* WHAT THE EXERCISE ASKS: Among the records that follow, find the line with "Reconstruct the object" and the line with "two hexagonal finials.". Set down those lines and all lines between them exactly, without adding anything.

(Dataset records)
|---|

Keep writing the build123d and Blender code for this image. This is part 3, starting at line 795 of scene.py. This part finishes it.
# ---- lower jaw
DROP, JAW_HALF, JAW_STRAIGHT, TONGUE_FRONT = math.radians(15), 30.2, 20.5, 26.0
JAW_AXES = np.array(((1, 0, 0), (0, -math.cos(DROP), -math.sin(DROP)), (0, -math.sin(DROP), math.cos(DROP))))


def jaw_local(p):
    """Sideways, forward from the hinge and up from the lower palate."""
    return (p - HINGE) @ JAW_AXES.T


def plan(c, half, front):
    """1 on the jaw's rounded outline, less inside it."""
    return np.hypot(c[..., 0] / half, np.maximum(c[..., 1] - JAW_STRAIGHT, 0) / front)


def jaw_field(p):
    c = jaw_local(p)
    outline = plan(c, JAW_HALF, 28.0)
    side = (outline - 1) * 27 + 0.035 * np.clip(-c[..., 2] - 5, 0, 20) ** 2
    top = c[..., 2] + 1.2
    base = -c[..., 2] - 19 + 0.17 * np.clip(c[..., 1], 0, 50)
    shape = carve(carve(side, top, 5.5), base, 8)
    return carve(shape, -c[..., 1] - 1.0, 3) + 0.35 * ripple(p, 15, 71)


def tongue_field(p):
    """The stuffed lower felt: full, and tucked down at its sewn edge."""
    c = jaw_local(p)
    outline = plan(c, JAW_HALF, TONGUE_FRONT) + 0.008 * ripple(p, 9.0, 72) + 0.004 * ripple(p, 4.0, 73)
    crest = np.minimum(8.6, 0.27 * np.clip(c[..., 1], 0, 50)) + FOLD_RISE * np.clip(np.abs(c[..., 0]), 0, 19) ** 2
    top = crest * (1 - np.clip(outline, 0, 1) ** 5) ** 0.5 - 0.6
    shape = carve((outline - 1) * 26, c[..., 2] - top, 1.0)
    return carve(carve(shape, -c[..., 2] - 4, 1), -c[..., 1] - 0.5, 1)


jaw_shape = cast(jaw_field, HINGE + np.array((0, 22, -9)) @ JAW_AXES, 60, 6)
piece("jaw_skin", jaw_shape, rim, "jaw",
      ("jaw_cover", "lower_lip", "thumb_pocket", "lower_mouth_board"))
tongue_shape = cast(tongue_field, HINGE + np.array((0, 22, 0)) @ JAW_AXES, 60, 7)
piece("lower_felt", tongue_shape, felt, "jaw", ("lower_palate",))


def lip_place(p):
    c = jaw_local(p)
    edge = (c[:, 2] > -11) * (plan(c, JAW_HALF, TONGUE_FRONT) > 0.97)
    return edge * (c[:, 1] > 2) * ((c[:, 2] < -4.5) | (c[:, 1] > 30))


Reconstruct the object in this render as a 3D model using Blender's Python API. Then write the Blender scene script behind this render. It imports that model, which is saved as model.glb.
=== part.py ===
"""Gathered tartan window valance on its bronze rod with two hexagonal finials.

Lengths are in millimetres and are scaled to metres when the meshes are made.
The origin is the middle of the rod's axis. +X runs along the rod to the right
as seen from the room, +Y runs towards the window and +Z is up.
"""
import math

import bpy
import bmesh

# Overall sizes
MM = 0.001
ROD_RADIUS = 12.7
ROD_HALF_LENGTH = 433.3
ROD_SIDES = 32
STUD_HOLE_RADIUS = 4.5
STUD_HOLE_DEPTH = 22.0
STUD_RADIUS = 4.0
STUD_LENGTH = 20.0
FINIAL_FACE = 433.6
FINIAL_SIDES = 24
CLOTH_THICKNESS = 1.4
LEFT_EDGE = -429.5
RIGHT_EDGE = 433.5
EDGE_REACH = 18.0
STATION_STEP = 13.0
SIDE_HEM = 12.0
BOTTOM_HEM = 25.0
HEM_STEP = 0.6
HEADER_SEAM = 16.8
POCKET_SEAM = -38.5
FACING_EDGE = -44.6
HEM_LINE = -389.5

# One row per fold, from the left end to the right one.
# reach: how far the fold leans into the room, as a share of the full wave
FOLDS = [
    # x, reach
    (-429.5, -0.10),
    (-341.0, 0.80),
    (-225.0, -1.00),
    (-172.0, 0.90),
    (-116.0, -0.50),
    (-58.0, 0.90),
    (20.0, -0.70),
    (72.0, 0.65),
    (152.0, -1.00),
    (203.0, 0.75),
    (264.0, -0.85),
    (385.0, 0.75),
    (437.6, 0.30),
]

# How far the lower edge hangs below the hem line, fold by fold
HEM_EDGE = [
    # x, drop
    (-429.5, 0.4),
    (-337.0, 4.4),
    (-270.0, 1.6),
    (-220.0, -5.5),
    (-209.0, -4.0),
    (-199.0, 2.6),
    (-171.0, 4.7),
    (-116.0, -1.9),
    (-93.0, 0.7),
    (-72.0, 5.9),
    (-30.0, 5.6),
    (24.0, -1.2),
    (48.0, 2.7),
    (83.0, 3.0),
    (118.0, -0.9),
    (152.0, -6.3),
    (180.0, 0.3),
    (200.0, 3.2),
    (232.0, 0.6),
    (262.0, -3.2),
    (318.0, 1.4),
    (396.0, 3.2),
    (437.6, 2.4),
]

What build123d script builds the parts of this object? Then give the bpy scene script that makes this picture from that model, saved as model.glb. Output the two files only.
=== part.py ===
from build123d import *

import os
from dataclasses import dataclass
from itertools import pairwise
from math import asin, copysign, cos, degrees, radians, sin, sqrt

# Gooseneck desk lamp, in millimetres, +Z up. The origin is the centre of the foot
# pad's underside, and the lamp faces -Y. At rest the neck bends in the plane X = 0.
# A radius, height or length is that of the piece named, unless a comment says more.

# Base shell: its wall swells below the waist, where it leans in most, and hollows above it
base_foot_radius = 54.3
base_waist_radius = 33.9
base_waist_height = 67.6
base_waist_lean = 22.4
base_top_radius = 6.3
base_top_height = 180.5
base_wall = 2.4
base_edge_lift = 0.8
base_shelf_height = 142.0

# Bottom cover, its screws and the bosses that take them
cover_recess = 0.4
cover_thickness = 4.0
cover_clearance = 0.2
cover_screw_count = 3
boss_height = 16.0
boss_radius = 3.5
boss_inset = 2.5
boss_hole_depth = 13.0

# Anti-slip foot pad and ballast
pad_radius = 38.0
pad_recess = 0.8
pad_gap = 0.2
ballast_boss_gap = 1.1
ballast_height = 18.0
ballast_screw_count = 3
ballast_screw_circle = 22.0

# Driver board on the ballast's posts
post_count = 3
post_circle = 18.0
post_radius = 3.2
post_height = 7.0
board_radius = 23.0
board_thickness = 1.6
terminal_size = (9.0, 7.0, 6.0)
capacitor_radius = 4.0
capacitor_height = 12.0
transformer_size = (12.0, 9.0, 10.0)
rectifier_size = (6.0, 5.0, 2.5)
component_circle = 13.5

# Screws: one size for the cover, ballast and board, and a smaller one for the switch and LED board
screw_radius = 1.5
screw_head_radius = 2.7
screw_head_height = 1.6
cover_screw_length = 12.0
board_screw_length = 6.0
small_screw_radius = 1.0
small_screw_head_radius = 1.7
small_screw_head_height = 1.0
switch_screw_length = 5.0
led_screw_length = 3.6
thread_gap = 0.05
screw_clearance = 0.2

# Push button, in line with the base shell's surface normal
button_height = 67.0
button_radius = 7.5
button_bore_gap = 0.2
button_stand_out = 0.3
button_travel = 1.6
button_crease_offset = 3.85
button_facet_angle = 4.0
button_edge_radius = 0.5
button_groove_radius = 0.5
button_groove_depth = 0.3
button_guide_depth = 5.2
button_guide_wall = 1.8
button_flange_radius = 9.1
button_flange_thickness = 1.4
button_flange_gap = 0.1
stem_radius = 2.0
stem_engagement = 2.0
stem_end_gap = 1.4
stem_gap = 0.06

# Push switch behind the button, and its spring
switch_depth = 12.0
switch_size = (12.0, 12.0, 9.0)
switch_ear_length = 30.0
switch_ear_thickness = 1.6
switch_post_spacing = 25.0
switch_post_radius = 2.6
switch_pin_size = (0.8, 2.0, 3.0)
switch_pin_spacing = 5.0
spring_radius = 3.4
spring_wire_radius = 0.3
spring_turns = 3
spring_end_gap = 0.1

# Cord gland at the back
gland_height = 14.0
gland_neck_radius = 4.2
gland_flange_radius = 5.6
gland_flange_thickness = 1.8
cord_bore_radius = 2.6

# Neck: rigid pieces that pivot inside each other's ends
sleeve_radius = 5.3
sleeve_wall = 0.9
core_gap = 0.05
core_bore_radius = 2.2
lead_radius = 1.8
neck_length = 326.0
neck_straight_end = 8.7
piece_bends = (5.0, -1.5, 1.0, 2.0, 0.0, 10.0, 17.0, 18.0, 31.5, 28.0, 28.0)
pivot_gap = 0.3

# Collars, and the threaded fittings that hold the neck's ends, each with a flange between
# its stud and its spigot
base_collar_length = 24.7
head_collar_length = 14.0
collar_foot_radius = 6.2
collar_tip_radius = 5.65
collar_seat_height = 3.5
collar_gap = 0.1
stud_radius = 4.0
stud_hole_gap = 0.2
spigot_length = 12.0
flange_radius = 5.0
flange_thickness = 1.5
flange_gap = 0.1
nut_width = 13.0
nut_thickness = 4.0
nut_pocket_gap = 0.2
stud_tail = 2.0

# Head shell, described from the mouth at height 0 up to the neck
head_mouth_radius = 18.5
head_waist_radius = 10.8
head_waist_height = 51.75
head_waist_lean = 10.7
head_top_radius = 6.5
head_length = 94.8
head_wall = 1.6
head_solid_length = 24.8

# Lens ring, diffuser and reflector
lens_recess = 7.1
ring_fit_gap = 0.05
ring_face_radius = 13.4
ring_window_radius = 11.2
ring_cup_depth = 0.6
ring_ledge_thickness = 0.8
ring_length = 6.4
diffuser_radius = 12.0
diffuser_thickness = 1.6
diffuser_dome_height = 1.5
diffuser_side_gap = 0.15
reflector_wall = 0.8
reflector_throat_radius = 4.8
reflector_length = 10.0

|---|

* SOLUTION FOR THIS PROBLEM:
Reconstruct the object in this render as a 3D model using Blender's Python API. Then write the Blender scene script behind this render. It imports that model, which is saved as model.glb.
=== part.py ===
"""Gathered tartan window valance on its bronze rod with two hexagonal finials.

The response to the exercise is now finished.